The data gathered through the interview phase was of considerable significance for a deeper elaboration on the research questions, so that the new points which were not probably touched upon in the questionnaire could be mentioned and discussed.
In the present study, 250 high and advanced level students studying English in Bahar language institute participated and provided information about the available resources and opportunities for language learning in an EFL context. Regarding the results obtained from the first category, it was revealed that the participants spend a significant portion of their time with their family members, and more than half of them spend time with their friends and classmates ‘once a week’ or ‘a few times a week’. Another important point shown in the table below is that a large number of the students use the Internet messengers ‘rarely’ or ‘once a week’ (table 1). Regarding the interview section of the study, it was indicated that the reasons for not using Internet Messengers was that some participants did not know how to use these resources for the purpose of language learning.

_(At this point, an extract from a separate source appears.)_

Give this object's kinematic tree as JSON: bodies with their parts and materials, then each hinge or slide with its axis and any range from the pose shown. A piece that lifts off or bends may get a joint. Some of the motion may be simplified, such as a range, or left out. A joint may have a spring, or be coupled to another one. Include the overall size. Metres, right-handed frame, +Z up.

And those using these resources mentioned that they use these types of resources, but for the purposes other than language learning (e.g. chatting with a friend in Persian language).
Moreover, with regard to the practice of four language skills at home, participants stated that they have very limited opportunities to engage with English, and that they have to practice mostly the reading and writing skills as their homework assignments, and the other two skills are always left untouched at home.